Several speakers made note of the school’s afterschool program in partnership with the city of Aurora and its newly created classroom for students with autism. Alex Majalca, a Sable paraprofessional who works in the new classroom, said the students have improved significantly since being placed in the new class and worries about their continued educational development if it goes away.

A letter from Superintendent Rico Munn to Sable families announcing the decision said that Sable would need significant building upgrades to continue to serve students, and that neighboring Altura and Park Lane elementaries have enough capacity to serve the surrounding area due to declining enrollment.

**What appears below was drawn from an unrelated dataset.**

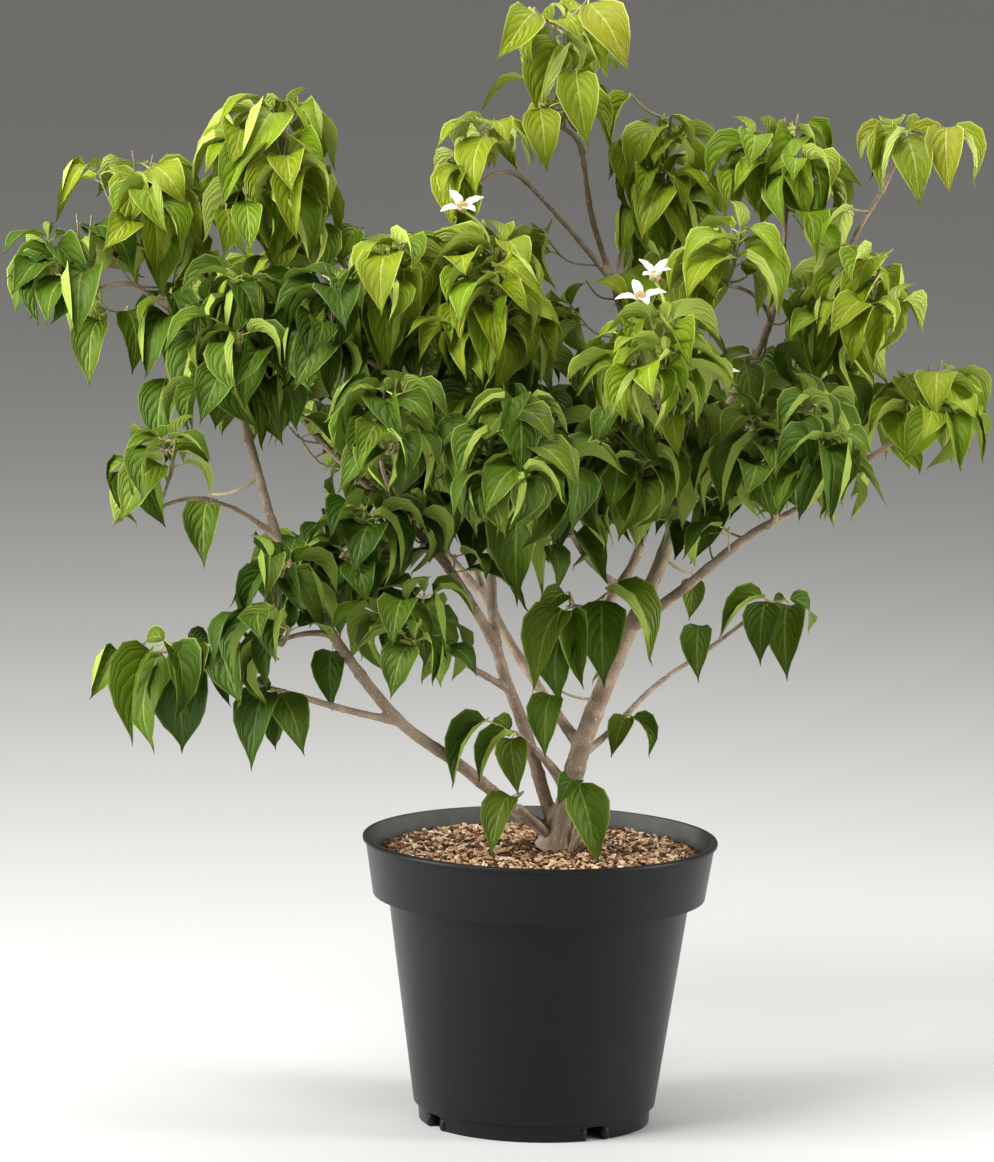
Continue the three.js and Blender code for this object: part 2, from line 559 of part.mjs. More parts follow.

The decision will go before the board of education for a vote at its February meeting. If approved, Sable and Paris will close in June 2023, allowing current 4th and 5th grade students to complete their elementary education at those schools. Decisions about where younger current Sable students will be rezoned will take place after the February vote and be announced in the fall of 2022.

“Our current structure of operating low-enrollment buildings and underutilizing buildings does not allow APS to maximize its resources to serve students and families,” Munn said in the letter. “Please know that these recommendations are extremely difficult to make. However, our priority remains on how to best serve our community while planning for the future.”

Region one is where the district’s health specialization is located. APS plans to build a magnet school focusing on health on the campus of North Middle School that includes space for a technical high school program. That will also go to a vote in February.

At the meeting, board president Debbie Gerkin thanked attendees for sharing their concerns.

“These are hard, emotional, gut-wrenching choices that are ahead of all of us,” she said. Chants of “save Sable” broke out after she spoke.

Munn told the Sentinel that the initial list of schools under consideration should only have been considered a draft, and not a guarantee that certain buildings were safe from closure. 

“The language of it we thought made that clear, but we’re certainly hearing from staff and families that that’s not how they read it,” he said.

Now that the district has recommended Sable for closure, it will start the process of determining how the building will be used in the future. He acknowledged that school closures are always difficult, but that they are necessary for APS’ future.

“Any decision is going to be painful and it’s going to cause impact to our families,” he said. “Part of this recommendation when you look at the entire regional plan is, how do we minimize those impacts?”

The district will have a series of virtual information sessions in January to further discuss the planned closures.